### Please provide your own S3 bucket below. The name for your bucket must contain the prefix ‘deeplens’. In this example, the bucket is ‘deeplens-imageclassification’. Make Sure S3 bucket name is unique, e.g. deeplens-imageclassfication-name-date

In [20]:
bucket='deeplens-imageclassification-matthew'

### Please make sure number set for epochs is same as checkpoint_frequency

In [21]:
#Using predefine Resnet model
training_image = '811284229777.dkr.ecr.us-east-1.amazonaws.com/image-classification:latest'
# The algorithm supports multiple network depth (number of layers).
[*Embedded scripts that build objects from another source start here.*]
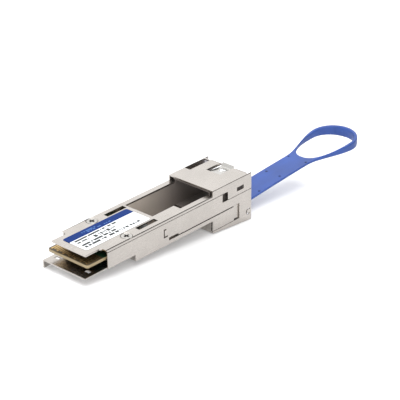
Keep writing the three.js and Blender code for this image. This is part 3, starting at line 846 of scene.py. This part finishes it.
def screw(name):
    """A countersunk cross-head screw with a rolled rim and a tapering cross recess, whose walls are
    painted dark as shade.
    """
    low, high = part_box(name)
    centre = Vector(((low.x + high.x) / 2, (low.y + high.y) / 2, high.z))
    radius = (high.x - low.x) / 2
    depth = high.z - low.z
    shaft = 0.8 * MM
    head = 0.45 * MM
    rim = 0.06 * MM
    profile = [
        (0, -depth),
        (shaft, -depth),
        (shaft, -head),
        (radius * 0.8, -head),
        (radius - rim / 3, -rim),
        (radius - rim, 0),
        (radius * 0.8, 0.0),
        (0, 0.0),
    ]
    mesh = bmesh.new()
    lathe(mesh, profile, centre, 64)
    bmesh.ops.recalc_face_normals(mesh, faces=mesh.faces)
    piece = finish_piece(name + "_finish", mesh, [screw_steel], "chassis", [name])

    cutter_mesh = bmesh.new()
    top = 0.3 * MM
    bottom = -0.9 * MM
    for turn in (0, 90):
        made = bmesh.ops.create_cube(cutter_mesh, size=1.0)
        for vertex in made["verts"]:
            at_top = vertex.co.z > 0
            reach = (1.14 if at_top else 0.50) * MM
            half = (0.31 if at_top else 0.20) * MM
            x, y = vertex.co.x * 2 * reach, vertex.co.y * 2 * half
            spin = math.radians(turn)
            vertex.co = centre + Vector((
                x * math.cos(spin) - y * math.sin(spin),
                x * math.sin(spin) + y * math.cos(spin),
                top if at_top else bottom,
            ))
    data = bpy.data.meshes.new("cutter")
    cutter_mesh.to_mesh(data)
    cutter_mesh.free()
    # The cutter's dark material goes onto the recess walls: painted shade in the cross recess.
    data.materials.append(dark_steel_and_shade)
    cutter = bpy.data.objects.new("cutter", data)
    bpy.context.scene.collection.objects.link(cutter)
    cross = piece.modifiers.new("cross", "BOOLEAN")
    cross.operation = "DIFFERENCE"
    cross.solver = "EXACT"
    cross.material_mode = "TRANSFER"
    cross.use_self = True
    cross.object = cutter
    worn = piece.modifiers.new("worn", "BEVEL")
    worn.width = 0.03 * MM
    worn.segments = 2
    worn.limit_method = "ANGLE"
    worn.angle_limit = math.radians(35)
    worn.harden_normals = True
    apply_modifiers(piece)
    bpy.data.objects.remove(cutter)
    return piece


for side in SIDES:
    screw(f"screw_{side}")
    softened(
        f"standoff_{side}", dark_steel_and_shade, "chassis", 0.1 * MM, BODY_EDGE, 0.2 * MM
    )
    softened(
        f"spring_stop_{side}", nickel, "chassis", BODY_EDGE, FINE_EDGE, 0.5 * MM
    )


def label():
    """The label: thin stock with rounded corners, laid flat on the cover."""
    low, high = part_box("label")
    rim = rounded_rectangle(low.x, high.x, low.y, high.y, 0.7 * MM, 8)
    mesh = flat_outline("label_stock", [rim], high.z - low.z, 0.015 * MM)
    for vertex in mesh.verts:
        vertex.co.z += (low.z + high.z) / 2
    piece = finish_piece("label_finish", mesh, [label_print], "chassis", ["label"])
    return weight_normals(piece)


label()

# ---------------------------------------------------------------- springs and pin


def return_spring(name):
    """A compression spring with closed end turns."""
    low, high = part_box(name)
    middle = (low + high) / 2
    wire = 0.1 * MM
    radius = (high.y - low.y) / 2 - wire
    turns = 9
    steps_per_turn = 24
    curve = bpy.data.curves.new(name, "CURVE")
    curve.dimensions = "3D"
    curve.bevel_depth = wire
    curve.bevel_resolution = 4
    curve.use_fill_caps = True
    spline = curve.splines.new("POLY")
    total = turns * steps_per_turn
    spline.points.add(total)
    run = high.x - low.x - 2 * wire
    closed = 1.0 / turns
    for step in range(total + 1):
        share = step / total
        pitch_share = min(max((share - closed) / (1 - 2 * closed), 0.0), 1.0)
        lead = 2 * wire * (min(share / closed, 1.0) + max((share - 1 + closed) / closed, 0.0))
        x = low.x + wire + lead + (run - 4 * wire) * pitch_share
        angle = 2 * math.pi * turns * share
        spline.points[step].co = (
            x,
            middle.y + radius * math.cos(angle),
            middle.z + radius * math.sin(angle),
            1,
        )
    mesh = mesh_of_curve(name + "_wire", curve)
    piece = finish_piece(name + "_finish", mesh, [spring_steel], "chassis", [name])
    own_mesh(piece)
    return piece


for side in SIDES:
    return_spring(f"return_spring_{side}")


def tab_pin():
    low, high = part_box("tab_pin")
    radius = (high.x - low.x) / 2
    half = (high.y - low.y) / 2
    chamfer = 0.12 * MM
    mesh = bmesh.new()
    profile = [(0, -half), (radius - chamfer, -half), (radius, chamfer - half),
               (radius, half - chamfer), (radius - chamfer, half), (0, half)]
    lathe(mesh, profile, Vector((0, 0, 0)), 48)
    turn = Matrix.Rotation(math.radians(-90), 4, "X")
    bmesh.ops.transform(mesh, matrix=turn, verts=mesh.verts)
    bmesh.ops.translate(mesh, vec=(low + high) / 2, verts=mesh.verts)
    bmesh.ops.recalc_face_normals(mesh, faces=mesh.faces)
    piece = finish_piece("tab_pin_finish", mesh, [spring_steel], "slider", ["tab_pin"])
    return weight_normals(piece)


tab_pin()

# ---------------------------------------------------------------- pull tab

tab_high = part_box("pull_tab")[1]
pin_low, pin_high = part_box("tab_pin")
PIN_X = (pin_low.x + pin_high.x) / 2
PIN_Z = (pin_low.z + pin_high.z) / 2
BODY_REAR_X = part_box("lower_shell")[1].x

STRAP_HALF_WIDTH = 4.6 * MM
STRAP_THICKNESS = 0.75 * MM
LOOP_TIP_HEIGHT = 3.55 * MM
LOOP_BAND = 1.2 * MM
LOOP_HALF_WIDTH = tab_high.y
FLARE_X = tab_high.x - 28.4 * MM
HOLE_X = tab_high.x - 25.1 * MM
WIDEST_X = tab_high.x - 8.3 * MM
HOLE_FULLNESS = 0.82
STRAP_ROOT_Z = 2.93 * MM
STRAP_RISE = 0.0943
STRAP_SAG = 0.0005 / MM


def strap_z(x):
    reach = x - BODY_REAR_X
    return STRAP_ROOT_Z + STRAP_RISE * reach - STRAP_SAG * reach * reach


def strap_height(x):
    share = min(max((x - HOLE_X) / (tab_high.x - HOLE_X), 0.0), 1.0)
    return STRAP_THICKNESS + (LOOP_TIP_HEIGHT - STRAP_THICKNESS) * share


def both_sides(upper):
    """The whole outline, from the points of its left half."""
    lower = [(x, -y) for x, y in reversed(upper) if y > 0.001 * MM]
    return upper + lower


def tab_rim():
    upper = []
    straight = 60
    for step in range(straight + 1):
        x = PIN_X + (WIDEST_X - PIN_X) * step / straight
        flare = smooth_step((x - FLARE_X) / (WIDEST_X - FLARE_X))
        upper.append((x, STRAP_HALF_WIDTH + (LOOP_HALF_WIDTH - STRAP_HALF_WIDTH) * flare))
    tip = 32
    for step in range(1, tip + 1):
        angle = math.pi / 2 * step / tip
        upper.append((
            WIDEST_X + (tab_high.x - WIDEST_X) * math.sin(angle),
            LOOP_HALF_WIDTH * math.cos(angle),
        ))
    return both_sides(upper)


def tab_hole():
    inner = LOOP_HALF_WIDTH - LOOP_BAND
    upper = []
    steps = 36
    for step in range(steps + 1):
        angle = math.pi / 2 * step / steps
        upper.append((
            WIDEST_X - (WIDEST_X - HOLE_X) * math.cos(angle),
            inner * math.sin(angle) ** HOLE_FULLNESS,
        ))
    reach = tab_high.x - LOOP_BAND - WIDEST_X
    for step in range(1, steps + 1):
        angle = math.pi / 2 * step / steps
        upper.append((WIDEST_X + reach * math.sin(angle), inner * math.cos(angle)))
    return both_sides(upper)


def pull_tab():
    """The moulded strap and finger loop, bent along the strap's arc, with a barrel at the pin."""
    mesh = flat_outline("strap", [tab_rim(), tab_hole()], STRAP_THICKNESS, 0.2 * MM)
    slice_along_x(mesh, PIN_X, tab_high.x, 1.0 * MM)
    for vertex in mesh.verts:
        grow = strap_height(vertex.co.x) / STRAP_THICKNESS
        vertex.co.z = strap_z(vertex.co.x) + vertex.co.z * grow
    piece = finish_piece("pull_tab_finish", mesh, [blue_resin], "tab", ["pull_tab"])
    weight_normals(piece)

    barrel = bmesh.new()
    inner = 0.65 * MM
    outer = 1.2 * MM
    edge = 0.15 * MM
    half = STRAP_HALF_WIDTH
    ring = [(inner, -half), (outer - edge, -half), (outer, edge - half),
            (outer, half - edge), (outer - edge, half), (inner, half)]
    steps = 48
    loops = []
    for step in range(steps):
        angle = 2 * math.pi * step / steps
        loops.append([
            barrel.verts.new((PIN_X + r * math.cos(angle), y, PIN_Z + r * math.sin(angle)))
            for r, y in ring
        ])
    for step in range(steps):
        near, far = loops[step], loops[(step + 1) % steps]
        for corner in range(len(ring)):
            following = (corner + 1) % len(ring)
            barrel.faces.new((near[corner], near[following], far[following], far[corner]))
    bmesh.ops.recalc_face_normals(barrel, faces=barrel.faces)
    weight_normals(finish_piece("pull_tab_barrel", barrel, [blue_resin], "tab"))


def ejector_marks():
    """Pairs of small round marks that the mould's ejector pins leave on the strap's upper face, coloured
    a darker blue as painted shade in the pits.
    """
    mesh = bmesh.new()
    radius = 0.42 * MM
    rise = 0.06 * MM
    for distance, offset in ((10.5, 3.7), (22.0, 2.8), (34.6, 3.7)):
        x = BODY_REAR_X + distance * MM
        top = strap_z(x) + strap_height(x) / 2
        profile = [(0, -rise), (radius, -rise), (radius, rise * 0.6), (radius * 0.8, rise),
                   (radius * 0.55, rise * 0.2), (0, rise * 0.1)]
        for sign in (1, -1):
            lathe(mesh, profile, Vector((x, sign * offset * MM, top)), 24)
    bmesh.ops.recalc_face_normals(mesh, faces=mesh.faces)
    weight_normals(finish_piece("pull_tab_marks", mesh, [pit_shade_blue], "tab"))


pull_tab()
ejector_marks()

# ---------------------------------------------------------------- stage, light and camera


def floor():
    """A pale floor just under the two lines that the module rests on: its nose leg and rear edge."""
    nose_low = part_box("nose_plate")[0]
    rear_z = cad_low.z
    slope = (rear_z - nose_low.z) / (BODY_REAR_X - nose_low.x)
    mesh = bmesh.new()
    reach = 3.0
    corners = [(-reach, -reach), (reach, -reach), (reach, reach), (-reach, reach)]
    drop = 0.05 * MM
    mesh.faces.new([
        mesh.verts.new((x, y, rear_z - drop + slope * (x - BODY_REAR_X))) for x, y in corners
    ])
    data = bpy.data.meshes.new("floor")
    mesh.to_mesh(data)
    mesh.free()
    data.materials.append(floor_paint())
    plane = bpy.data.objects.new("floor", data)
    bpy.context.scene.collection.objects.link(plane)


def softbox(name, direction, distance, size, power):
    """A square soft light that faces the point that the camera looks at."""
    data = bpy.data.lights.new(name, "AREA")
    data.shape = "SQUARE"
    data.size = size
    data.energy = power
    lamp = bpy.data.objects.new(name, data)
    lamp.location = AIM + Vector(direction).normalized() * distance
    lamp.rotation_mode = "QUATERNION"
    lamp.rotation_quaternion = (AIM - lamp.location).to_track_quat("-Z", "Y")
    bpy.context.scene.collection.objects.link(lamp)


def world_light(strength, lit_side, unlit_side):
    """A white room: brighter towards one side and dim towards another."""
    world = bpy.data.worlds.new("studio")
    world.use_nodes = True
    tree = world.node_tree
    place = tree.nodes.new("ShaderNodeTexCoord").outputs["Generated"]

    def towards(direction, start, end, gain):
        """gain in that direction, falling to 1 at the angle whose cosine is start."""
        product = tree.nodes.new("ShaderNodeVectorMath")
        product.operation = "DOT_PRODUCT"
        product.inputs[1].default_value = Vector(direction).normalized()
        tree.links.new(place, product.inputs[0])
        share = tree.nodes.new("ShaderNodeMapRange")
        share.interpolation_type = "SMOOTHSTEP"
        tree.links.new(product.outputs["Value"], share.inputs["Value"])
        for name, number in (("From Min", start), ("From Max", end), ("To Min", 1.0), ("To Max", gain)):
            share.inputs[name].default_value = number
        return share.outputs["Result"]

    both = tree.nodes.new("ShaderNodeMath")
    both.operation = "MULTIPLY"
    tree.links.new(towards(*lit_side), both.inputs[0])
    tree.links.new(towards(*unlit_side), both.inputs[1])
    level = tree.nodes.new("ShaderNodeMath")
    level.operation = "MULTIPLY"
    tree.links.new(both.outputs[0], level.inputs[0])
    level.inputs[1].default_value = strength
    tree.nodes["Background"].inputs["Color"].default_value = (1, 1, 1, 1)
    tree.links.new(level.outputs[0], tree.nodes["Background"].inputs["Strength"])
    bpy.context.scene.world = world


def camera():
    """Looks from the front right and above, with a long lens, at a point near the middle."""
    data = bpy.data.cameras.new("camera")
    data.sensor_width = 36
    data.lens = 135
    data.clip_start = 0.01
    data.clip_end = 20
    viewer = bpy.data.objects.new("camera", data)
    bpy.context.scene.collection.objects.link(viewer)
    azimuth = math.radians(CAMERA_AZIMUTH)
    elevation = math.radians(CAMERA_ELEVATION)
    back = Vector((
        math.sin(azimuth) * math.cos(elevation),
        -math.cos(azimuth) * math.cos(elevation),
        math.sin(elevation),
    ))
    viewer.location = AIM + back * CAMERA_DISTANCE
    viewer.rotation_mode = "QUATERNION"
    level = (-back).to_track_quat("-Z", "Y")
    roll = Matrix.Rotation(math.radians(CAMERA_ROLL), 4, "Z").to_quaternion()
    viewer.rotation_quaternion = level @ roll
    bpy.context.scene.camera = viewer


AIM = Vector((-8.85 * MM, 0, 8.92 * MM))
CAMERA_AZIMUTH = -47.87
CAMERA_ELEVATION = 26.41
CAMERA_ROLL = -0.48
CAMERA_DISTANCE = 467.9 * MM

floor()
world_light(
    1.15,
    lit_side=((0.66, 0.75, 0.35), 0.55, 0.95, 1.28),
    unlit_side=((0.66, -0.50, 0.50), 0.72, 0.90, 0.06),
)
softbox("key", (-0.05, -0.05, 1.0), 0.7, 0.7, 4.6)
softbox("fill", (-0.6, -1.0, 0.7), 0.8, 0.6, 2.6)
camera()
bpy.context.scene.view_settings.view_transform = "Standard"
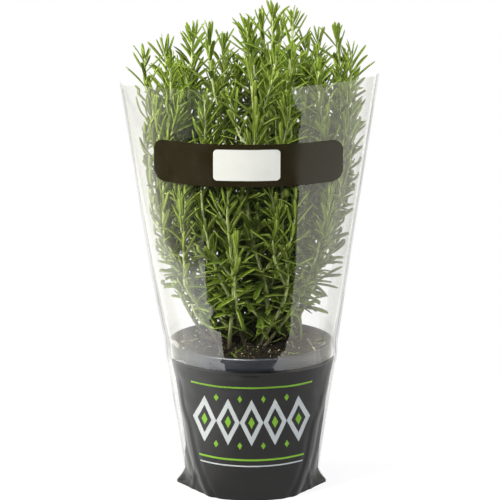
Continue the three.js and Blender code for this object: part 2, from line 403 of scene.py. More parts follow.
def make_pot_plastic():
    """Moulded blue-grey plastic with faint rings round it and soil dust near the rim's top."""
    material, nodes, shader = new_material("pot_plastic")
    tone = nodes.use(UNEVEN, Colour=rgb(32, 37, 46), Second=rgb(48, 52, 59), Patch_Scale=70.0,
                     Speck_Scale=700.0, Amount=0.6)
    height = nodes.add("SeparateXYZ", Vector=nodes.place()).outputs["Z"]
    near_top = nodes.spread(height, RIM_TOP - 0.006, RIM_TOP)
    dusty = nodes.spread(nodes.noise(nodes.place(), 420, 4.0), 0.52, 0.72)
    dust = nodes.times(nodes.times(near_top, dusty), 0.55)
    rings = nodes.calc("SINE", nodes.times(height, 2 * math.pi / 0.0011))  # one each 1.1 mm
    grain = nodes.use(GRAIN, Scale=600.0, Depth=0.0002, Strength=0.3)
    nodes.fill(
        shader, Base_Color=nodes.blend(dust, tone["Colour"], rgb(92, 80, 62)),
        Normal=nodes.relief(rings, 0.12, 0.0001, Normal=grain["Normal"]),
        Roughness=nodes.spread(dust, 0, 0.5, 0.36, 0.75),
    )
    return material


def make_earth(name, dark, light, amount, scale, roughness=0.9):
    """Soil and what lies in it: crumbly, uneven and dull."""
    material, nodes, shader = new_material(name)
    tone = nodes.use(UNEVEN, Colour=dark, Second=light, Patch_Scale=scale, Speck_Scale=scale * 6,
                     Amount=amount)
    grain = nodes.use(GRAIN, Scale=scale * 5, Depth=0.0006, Strength=0.6)
    nodes.fill(shader, Base_Color=tone["Colour"], Normal=grain["Normal"], Roughness=roughness,
               Specular_IOR_Level=0.12)
    return material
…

They are 18, 34, 50, 101, 152 and 200
# For this training, we will use 18 layers
num_layers = "18" 
# we need to specify the input image shape for the training data
image_shape = "3,224,224"
# we also need to specify the number of training samples in the training set
# for caltech it is 15420
num_training_samples = "15420"
# specify the number of output classes
num_classes = "257"
# batch size for training
mini_batch_size =  "50"
# number of epochs
epochs = "3"
# learning rate
learning_rate = "0.1"
#optimizer
#optimizer ='Adam'
#checkpoint_frequency
checkpoint_frequency = "3"
#scheduler_step
lr_scheduler_step="30,90,180"
#scheduler_factor
lr_scheduler_factor="0.1"
#augmentation_type
augmentation_type="crop_color_transform"

### Please make job_name_prefix below unique so that its easy to remember in Deeplens projects.
### InstanceType below is using ml.p3.2xlarge but if you dont have these instances in your account then you can use non GPU instaces such as ml.c5.xlarge. please check https://aws.amazon.com/sagemaker/pricing/instance-types for more different instance types available for Sagemaker

In [22]:
%%time
import time
import boto3
import pickle
from time import gmtime, strftime

def save_obj(obj, name ):
    with open(name + '.pkl', 'wb') as f:
        pickle.dump(obj, f, pickle.HIGHEST_PROTOCOL)
        
s3 = boto3.client('s3')
# create unique job name 
job_name_prefix = 'DEMO-imageclassification'
timestamp = time.strftime('-%Y-%m-%d-%H-%M-%S', time.gmtime())
job_name = job_name_prefix + timestamp
training_params = \
{
    # specify the training docker image
    "AlgorithmSpecification": {
        "TrainingImage": training_image,
        "TrainingInputMode": "File"
    },
    "RoleArn": role,
    "OutputDataConfig": {
        "S3OutputPath": 's3://{}/{}/output'.format(bucket, job_name_prefix)
    },
    "ResourceConfig": {
        "InstanceCount": 1,
        "InstanceType": "ml.p3.16xlarge",
        "VolumeSizeInGB": 50
    },
    "TrainingJobName": job_name,
    "HyperParameters": {
        "image_shape": image_shape,
        "num_layers": str(num_layers),
        "num_training_samples": str(num_training_samples),
        "num_classes": str(num_classes),
        "mini_batch_size": str(mini_batch_size),
        "epochs": str(epochs),
        "learning_rate": str(learning_rate),
        "lr_scheduler_step": str(lr_scheduler_step),
        "lr_scheduler_factor": str(lr_scheduler_factor),
        "augmentation_type": str(augmentation_type),
        "checkpoint_frequency": str(checkpoint_frequency),
        "augmentation_type" : str(augmentation_type)
    },
    "StoppingCondition": {
        "MaxRuntimeInSeconds": 360000
    },
#Training data should be inside a subdirectory called "train"
#Validation data should be inside a subdirectory called "validation"
#The algorithm currently only supports fullyreplicated model (where data is copied onto each machine)
    "InputDataConfig": [
        {
            "ChannelName": "train",
            "DataSource": {
                "S3DataSource": {
                    "S3DataType": "S3Prefix",
                    "S3Uri": 's3://{}/train/'.format(bucket),
                    "S3DataDistributionType": "FullyReplicated"
                }
            },
            "ContentType": "application/x-recordio",
            "CompressionType": "None"
        },
        {
            "ChannelName": "validation",
            "DataSource": {
                "S3DataSource": {
                    "S3DataType": "S3Prefix",
                    "S3Uri": 's3://{}/validation/'.format(bucket),
                    "S3DataDistributionType": "FullyReplicated"
                }
            },
            "ContentType": "application/x-recordio",
            "CompressionType": "None"
        }
    ]
}

save_obj(training_params, "training_params" )

print('Training job name: {}'.format(job_name))
print('\nInput Data Location: {}'.format(training_params['InputDataConfig'][0]['DataSource']['S3DataSource']))

Training job name: DEMO-imageclassification-2020-05-11-11-42-38

Input Data Location: {'S3DataType': 'S3Prefix', 'S3Uri': 's3://deeplens-imageclassification-matthew/train/', 'S3DataDistributionType': 'FullyReplicated'}
CPU times: user 6.26 ms, sys: 0 ns, total: 6.26 ms
Wall time: 6.23 ms